Knesset Speaker Amir Ohana canceled a planned meeting in New York on Friday with UN Secretary-General Antonio Guterres, citing the latter’s claim the night prior that Israel was violating international law in its war against the Hamas terror group in Gaza.
“The cancellation of the meeting does not come in a vacuum,” Ohana said in a statement, referencing comments Guterres made in late October that Hamas’s October 7 attack on Israel had not happened “in a vacuum.” He went on to note “56 years of suffocating [Israeli] occupation.”
The comments enraged Israeli officials, who called on the UN chief to resign. He later said his statement was misinterpreted and said he condemned Hamas’s attack.
Ohana was set to meet with Guterres as part of a series of meetings in New York City with officials such as New York Governor Kathy Hochul and Mayor Eric Adams.
The Knesset speaker explained that he had intended to meet with Guterres as well despite his past comments “to try and convince him,” but that he ultimately decided not to do so after the UN secretary-general “again called on the State of Israel to stop fighting, criticizing it ‘even if Hamas uses human shields.’”

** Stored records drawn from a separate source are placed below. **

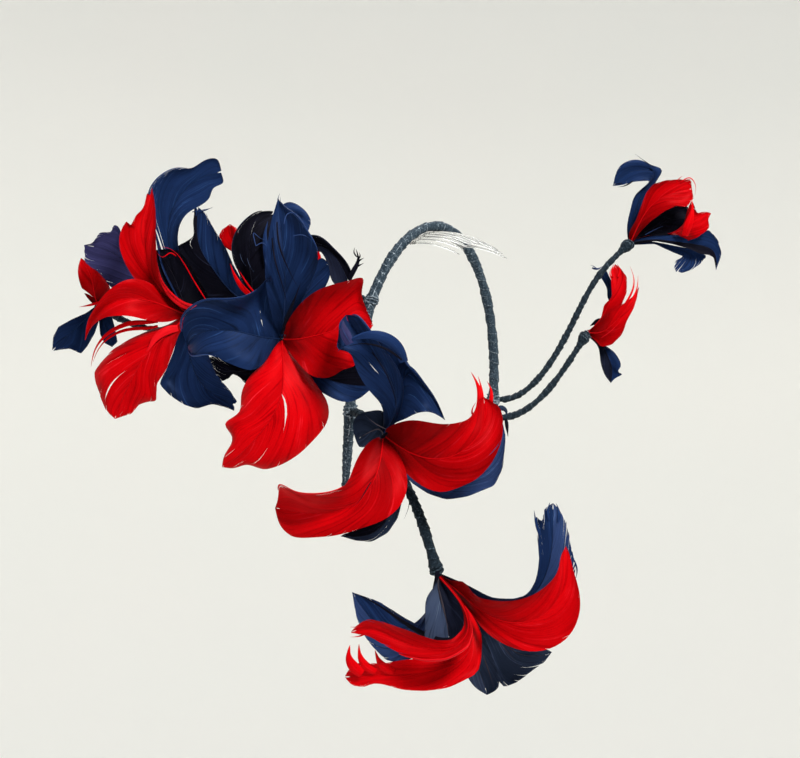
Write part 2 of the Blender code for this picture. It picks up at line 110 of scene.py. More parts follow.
# Each feather as the photograph shows it. rib is its middle from the first bend to the tip, and left and right are
# its edges as seen from root to tip, all as pixel x, pixel y and depth. The rib's depth is millimetres toward the
# viewer from the flower's heart, and an edge's is millimetres toward the viewer from the rib beside it. bulge bows
# the left and the right vane toward the viewer, as a share of their width. slits are splits that show: the side, the
# share of the vane where it lies, the shares of the barb where it starts and ends, and its width. shades gives the
# left and the right vane's dye, where it isn't the name's; a few near-black vanes there are painted shade. folds are
# stretches of an edge that roll over: the side, the shares where the roll starts and ends, and its radius in
# millimetres. blades are single locks that stand off: their dye, half width in millimetres and line, as the rib's;
# a few near-black ones are painted shade. The last field is how many times farther than usual the painted shade
# near the root reaches.
Drawn = namedtuple(
    "Drawn", "name look bulge rib left right slits shades folds blades pooled", defaults=((), (), (), (), 1.0)
)
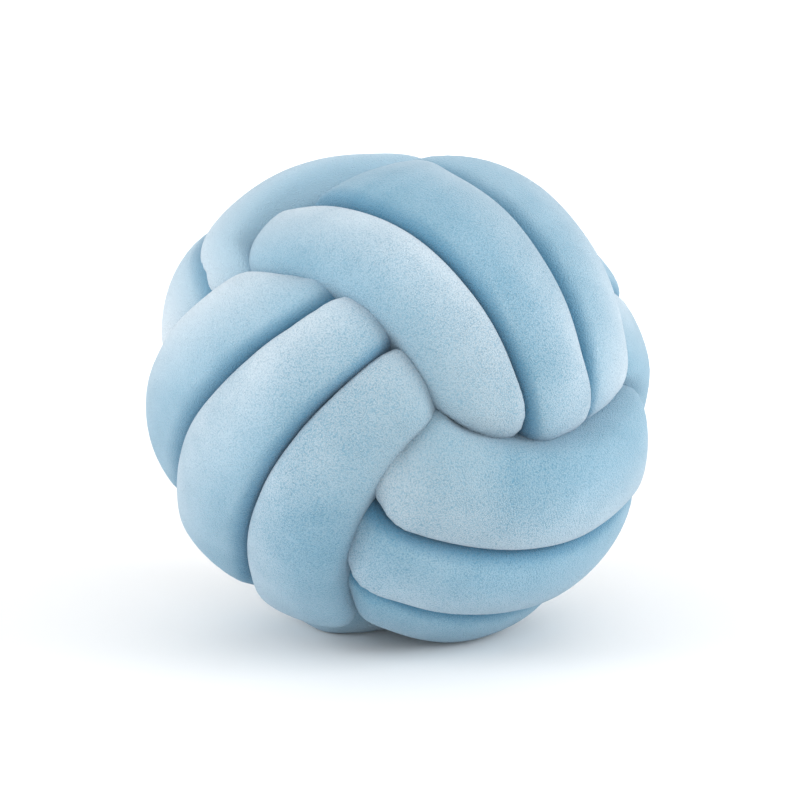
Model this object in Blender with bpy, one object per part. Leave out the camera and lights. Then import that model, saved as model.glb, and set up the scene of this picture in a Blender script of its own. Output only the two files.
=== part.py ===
"""Knot cushion: one long stuffed tube, wound into a ball knot three strands wide.

The tube makes three rings at right angles to each other, each of three turns. Every ring lies over one
of the others and under the third, all the way round, as in a monkey's fist knot. The tube's two ends
are tucked into the middle of the ball. The strands press on each other, so the tube's section changes
along its length, and the ball's own weight presses a small flat spot under it.

Metres, +Z up. The origin is on the surface that the cushion rests on, in the middle of its box.
"""
import math

import bpy
import numpy as np
from mathutils import Vector
from mathutils.bvhtree import BVHTree

# Driving sizes, in metres
BALL_RADIUS = 0.134         # from the centre to the crest of an ordinary strand
FLAT_DEPTH = 0.006          # how much of the ball the flat spot takes away
STRAND_GAP = 0.0008         # clear space left between strands that touch

# How the ball lies on the surface: the knot's own axes turned about X, then Y, then Z, in degrees
KNOT_TURN = (-160.0, -51.0, -63.0)

# The knot, in parts of the ball's radius
OVER = 0.735                # centre line of a strand on the outside of the ball
UNDER = 0.40                # centre line of a strand in the middle of the ball
UNDER_PITCH = 0.23          # from strand to strand in the middle
TUBE = 0.274                # radius of the tube where nothing presses on it
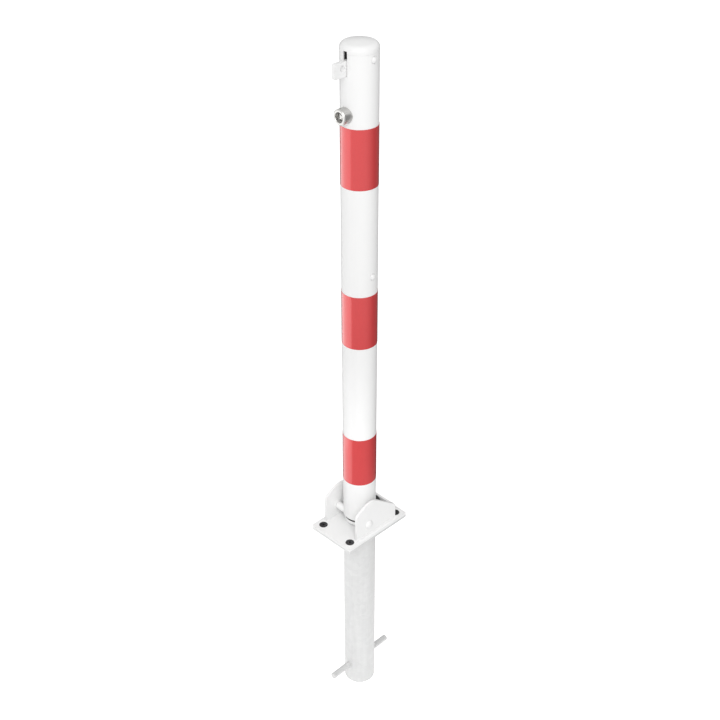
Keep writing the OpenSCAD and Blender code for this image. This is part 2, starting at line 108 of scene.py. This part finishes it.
class Finish:
    """One material and the methods that wire it up."""

    def __init__(self, name, tree=None):
        self.material = None if tree else bpy.data.materials.new(name)
        if self.material:
            self.material.use_nodes = True
        self.tree = tree or self.material.node_tree
        self.tree.nodes.clear()
        self.place = self.node("TexCoord", output="Object")

    def node(self, kind, settings=None, inputs=None, output=0):
        """Adds a node, sets it up, and gives one of its outputs."""
        made = self.tree.nodes.new("ShaderNode" + kind)
        for key, value in (settings or {}).items():
            if key == "stops":
                self.set_stops(made.color_ramp, value)
            else:
                setattr(made, key, value)
        for key, value in (inputs or {}).items():
            if isinstance(value, Wire):
                self.tree.links.new(value.socket, made.inputs[key])
            else:
                made.inputs[key].default_value = value
        return Wire(self, made.outputs[output])

    def set_stops(self, ramp, stops):
        for element, (position, shade) in zip(ramp.elements, stops):
            element.position = position
            element.color = (shade, shade, shade, 1)

    def ramp(self, value, low, high):
        """0 where value is under low, 1 where it is over high, and a straight rise between."""
        return self.node("ValToRGB", {"stops": ((low, 0.0), (high, 1.0))}, {0: value})

    def remap(self, value, span, ends=(0.0, 1.0)):
        """Takes value from one span to another, and holds it at the ends."""
        return self.node("MapRange", {}, {0: value, 1: span[0], 2: span[1], 3: ends[0], 4: ends[1]})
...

Guterres said Thursday that Israel has obligations under international law not to harm civilians, even if Hamas uses them as human shields — a practice that the UN chief also condemned.

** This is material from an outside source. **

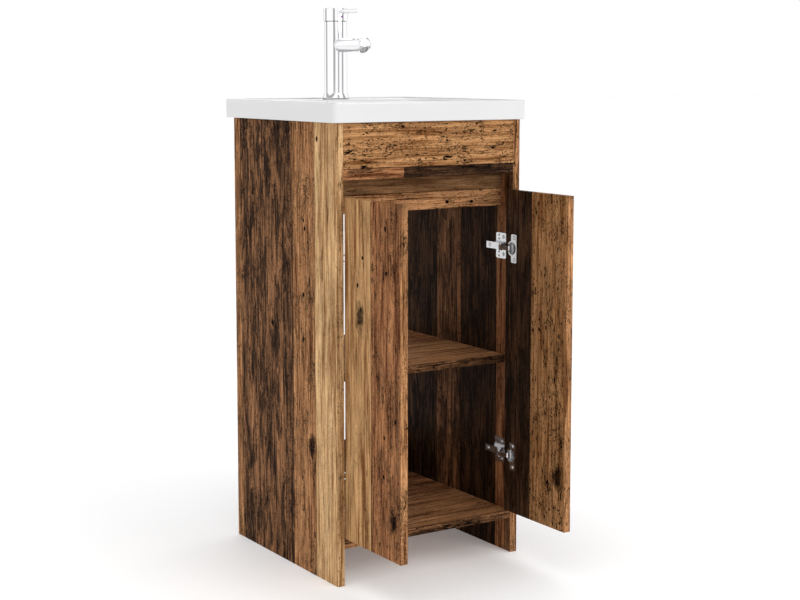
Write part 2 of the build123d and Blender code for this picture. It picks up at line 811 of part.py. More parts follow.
# Spout: a tube saddled on the body, cut at its end by a slanted plane that faces down and forward
slant = radians(aerator_angle)
mouth = Plane(origin=(0, tap_y - spout_reach + mouth_setback, spout_height - mouth_drop),
              x_dir=(1, 0, 0), z_dir=(0, -cos(slant), -sin(slant)))
with BuildPart() as tap_spout:
    with BuildSketch(Plane.XZ.offset(-tap_y)):
        with Locations((0, spout_height)):
            Circle(spout_radius)
    extrude(amount=spout_reach)
    fillet(tap_spout.edges().filter_by(GeomType.CIRCLE).sort_by(Axis.Y)[0], spout_round)
    split(bisect_by=mouth, keep=Keep.BOTTOM)
    with BuildSketch(Plane.XZ.offset(-tap_y)):
        with Locations((0, spout_height)):
            Circle(spout_radius - spout_wall)
    extrude(amount=spout_bore_length, mode=Mode.SUBTRACT)
    with BuildSketch(mouth):
        Circle(aerator_radius + fit)
    extrude(amount=-aerator_depth, mode=Mode.SUBTRACT)
    with BuildSketch(mouth):
        Circle(water_way_radius)
    extrude(amount=-water_way_length, mode=Mode.SUBTRACT)
    with BuildSketch(Plane.XY.offset(spout_height - 2 * spout_radius)):
        with Locations(tap_centre):
            Circle(tap_radius + fit)
    extrude(amount=4 * spout_radius, mode=Mode.SUBTRACT)
keep(tap_spout, "tap_spout")

with BuildPart() as aerator_housing:
    with BuildSketch(mouth.offset(aerator_proud)):
        Circle(aerator_radius)
        Circle(aerator_radius - aerator_wall, mode=Mode.SUBTRACT)
    extrude(amount=-(aerator_depth + aerator_proud - bore_relief))
keep(aerator_housing, "aerator_housing")

with BuildPart() as aerator_mesh:
    with BuildSketch(mouth.offset(-aerator_recess)):
        Circle(aerator_radius - aerator_wall - fit)
    extrude(amount=-mesh_thickness)
keep(aerator_mesh, "aerator_mesh")

# Cartridge, its nut, the dome over it, and the parts that the handle turns
pivot_z = tap_body_top - tap_pivot_drop
dome_radius = sqrt(tap_radius ** 2 + tap_pivot_drop ** 2)
cavity_radius = dome_radius + dome_gap
cartridge_top = cartridge_seat + cartridge_height
with BuildPart() as cartridge:
    add(ring(tap_centre, cartridge_radius, 0, cartridge_seat, cartridge_height).part)
    with BuildSketch(Plane.XY.offset(cartridge_top)):
        with Locations(tap_centre):
            Circle(carrier_radius + fit)
    extrude(amount=-carrier_height, mode=Mode.SUBTRACT)
keep(cartridge, "cartridge")

with BuildPart() as cartridge_nut:
    with BuildSketch(Plane.XY.offset(cartridge_top)):
        with Locations(tap_centre):
            Circle(tap_bore - fit)
            Circle(cartridge_nut_bore, mode=Mode.SUBTRACT)
    extrude(amount=cartridge_nut_height)
keep(cartridge_nut, "cartridge_nut")

with BuildPart() as cartridge_carrier:
    with BuildSketch(Plane.XY.offset(cartridge_top - carrier_height)):
        with Locations(tap_centre):
            Circle(carrier_radius)
    extrude(amount=carrier_height - fit)
    with BuildSketch(Plane.XY.offset(cartridge_top - fit)):
        with Locations((-lug_offset, tap_y), (lug_offset, tap_y)):
            Rectangle(lug_thickness, lug_width)
    extrude(amount=pivot_z + lug_above_pivot - cartridge_top)
    with BuildSketch(Plane.YZ):
        with Locations((tap_y, pivot_z)):
            Circle(pivot_pin_radius + fit)
    extrude(amount=tap_bore, both=True, mode=Mode.SUBTRACT)
keep(cartridge_carrier, "cartridge_carrier")

cap_base = tap_body_top + tap_cap_gap
cap_top = cap_base + tap_cap_height
with BuildPart() as handle_stem:
    with BuildSketch(Plane.XY.offset(pivot_z - stem_below_pivot)):
        with Locations(tap_centre):
            Circle(stem_radius)
    extrude(amount=cavity_radius + stem_below_pivot + stem_in_cap)
    with BuildSketch(Plane.YZ):
        with Locations((tap_y, pivot_z)):
            Circle(pivot_pin_radius)
    extrude(amount=lug_offset + lug_thickness / 2, both=True)
keep(handle_stem, "handle_stem")

with BuildPart() as tap_dome:
    with Locations((0, tap_y, pivot_z)):
        Sphere(dome_radius)
        Sphere(dome_radius - dome_wall, mode=Mode.SUBTRACT)
    split(bisect_by=Plane.XY.offset(tap_body_top + fit), keep=Keep.TOP)
    opening = dome_radius * sin(radians(dome_opening_angle))
    with BuildSketch(Plane.XY.offset(pivot_z)):
        with Locations(tap_centre):
            Circle(opening)
    extrude(amount=2 * dome_radius, mode=Mode.SUBTRACT)
keep(tap_dome, "tap_dome")

with BuildPart() as tap_cap:
    with BuildSketch(Plane.XY.offset(cap_base)):
        with Locations(tap_centre):
            Circle(tap_cap_radius)
    extrude(amount=tap_cap_height)
    fillet(tap_cap.edges().filter_by(GeomType.CIRCLE).sort_by(Axis.Z)[-1], tap_cap_round)
    with Locations((0, tap_y, pivot_z)):
        Sphere(cavity_radius, mode=Mode.SUBTRACT)
    with BuildSketch(Plane.XY.offset(pivot_z)):
        with Locations(tap_centre):
            Circle(stem_radius + fit)
    extrude(amount=cavity_radius + stem_in_cap + bore_relief, mode=Mode.SUBTRACT)
    lever_z = cap_top - lever_drop
    with BuildSketch(Plane.XZ.offset(-(tap_y - tap_cap_radius + lever_in_cap))):
        with Locations((0, lever_z)):
            Circle(lever_radius + fit)
    extrude(amount=lever_in_cap + overrun, mode=Mode.SUBTRACT)
    mark_z = cap_top - mark_drop
    with BuildSketch(Plane.XZ.offset(-(tap_y - tap_cap_radius + mark_depth))):
        with Locations((0, mark_z)):
            Circle(mark_radius + fit)
    extrude(amount=mark_depth + overrun, mode=Mode.SUBTRACT)
keep(tap_cap, "tap_cap")

with BuildPart() as tap_lever:
    with BuildSketch(Plane.XZ.offset(-(tap_y - tap_cap_radius + lever_in_cap - bore_relief))):
        with Locations((0, lever_z)):
            Circle(lever_radius)
    extrude(amount=lever_in_cap - bore_relief + lever_reach - tap_cap_radius)
    fillet(tap_lever.edges().filter_by(GeomType.CIRCLE).sort_by(Axis.Y)[0], lever_round)
keep(tap_lever, "tap_lever")

with BuildPart() as tap_indicator:
    with BuildSketch(Plane.XZ.offset(-(tap_y - tap_cap_radius + mark_depth))):
        with Locations((0, mark_z)):
            Circle(mark_radius)
    extrude(amount=mark_depth + mark_proud)
keep(tap_indicator, "tap_indicator")

# Fixing of the tap under the deck
deck_under = tray_floor - deck_thickness
stud_top = body_bottom + stud_engagement
with BuildPart() as tap_stud:
    with BuildSketch(Plane.XY.offset(stud_top - stud_length)):
        with Locations((0, tap_y - stud_offset)):
            Circle(stud_radius)
    extrude(amount=stud_length)
keep(tap_stud, "tap_stud")

with BuildPart() as tap_washer:
    with BuildSketch(Plane.XY.offset(deck_under - washer_height)):
        with Locations(tap_centre):
            Circle(washer_radius)
        with Locations((0, tap_y + washer_slot_shift)):
            SlotOverall(*washer_slot, mode=Mode.SUBTRACT)
        with Locations((0, tap_y - stud_offset)):
            Circle(stud_radius + fit, mode=Mode.SUBTRACT)
    extrude(amount=washer_height)
keep(tap_washer, "tap_washer")

with BuildPart() as tap_nut:
    with BuildSketch(Plane.XY.offset(deck_under - washer_height - nut_height)):
        with Locations((0, tap_y - stud_offset)):
            RegularPolygon(nut_radius, 6)
            Circle(stud_radius + fit, mode=Mode.SUBTRACT)
    extrude(amount=nut_height)
keep(tap_nut, "tap_nut")
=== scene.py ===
import bpy
import json
import math
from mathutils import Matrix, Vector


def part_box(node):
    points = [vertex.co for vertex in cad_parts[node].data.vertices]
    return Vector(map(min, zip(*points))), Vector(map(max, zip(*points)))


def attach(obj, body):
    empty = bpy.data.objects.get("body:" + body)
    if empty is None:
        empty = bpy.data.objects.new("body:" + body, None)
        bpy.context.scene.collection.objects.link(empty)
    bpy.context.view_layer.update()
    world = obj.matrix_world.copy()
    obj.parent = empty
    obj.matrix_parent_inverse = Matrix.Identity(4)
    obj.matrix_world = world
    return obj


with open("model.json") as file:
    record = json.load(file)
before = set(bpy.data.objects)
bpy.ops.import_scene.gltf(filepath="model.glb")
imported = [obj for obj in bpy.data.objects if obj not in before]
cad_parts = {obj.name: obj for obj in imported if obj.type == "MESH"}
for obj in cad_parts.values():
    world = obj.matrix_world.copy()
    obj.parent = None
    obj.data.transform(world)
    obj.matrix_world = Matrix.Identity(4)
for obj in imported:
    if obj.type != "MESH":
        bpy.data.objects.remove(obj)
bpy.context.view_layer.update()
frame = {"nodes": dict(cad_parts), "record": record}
nodes = frame["nodes"]
print("stage: frame loaded,", len(nodes), "nodes")


def tint(red, green, blue):  # a screen colour from 0 to 255, as the renderer wants it
    channels = []
    for level in (red / 255, green / 255, blue / 255):
        channels.append(((level + 0.055) / 1.055) ** 2.4 if level > 0.04045 else level / 12.92)
    return (*channels, 1.0)


class Wire:  # one output in a graph, with arithmetic
    def __init__(self, graph, socket):
        self.graph = graph
        self.socket = socket

    def maths(self, operation, first, second):
        return self.graph.node("ShaderNodeMath", {"operation": operation}, {0: first, 1: second})

    def __add__(self, other):
        return self.maths("ADD", self, other)

    def __radd__(self, other):
        return self.maths("ADD", other, self)

    def __sub__(self, other):
        return self.maths("SUBTRACT", self, other)

    def __rsub__(self, other):
        return self.maths("SUBTRACT", other, self)

    def __mul__(self, other):
        return self.maths("MULTIPLY", self, other)

    def __rmul__(self, other):
        return self.maths("MULTIPLY", other, self)

    def __gt__(self, other):
        return self.maths("GREATER_THAN", self, other)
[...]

Ohana called Guterres a “lost cause” and said he had to uphold his “red lines.”
“I will not whitewash Guterres,” he declared.
In the last month, the UN secretary-general has condemned the death toll in Gaza as a result of the war and has repeatedly called for a ceasefire.
Speaking at the UN Security Council, Guterres also said in January that Israeli leaders’ rejection of a two-state solution with the Palestinians is “unacceptable” and will “indefinitely prolong a conflict that has become a major threat to global peace and security.”
On Friday, Guterres tweeted a call for “an immediate humanitarian ceasefire” in Gaza and for “the immediate and unconditional release of all hostages.”
The war was sparked by Hamas’s October 7 onslaught on southern Israel, in which terrorists murdered 1,200 people, mostly civilians, and abducted 253 others.
The Gaza health ministry, run by Hamas, says the death toll in the Strip has surpassed 27,900 people, though figures from the terror group cannot be independently verified, and are believed to include both civilians and Hamas members killed in Gaza, some as a consequence of the terror groups’ own rocket misfires. The IDF says it has killed over 10,000 terrorists in Gaza, in addition to some 1,000 killed inside Israel on and immediately following October 7.
While Prime Minister Benjamin Netanyahu has said that Israel does not intend on taking administrative control of the Gaza Strip after the war ends, he has said that the Palestinian Authority would not be allowed to take control of it either, accusing it of celebrating terror and inciting attacks.
He has also said that Israel will have to maintain security control over the territory to prevent terrorist attacks from there in the future.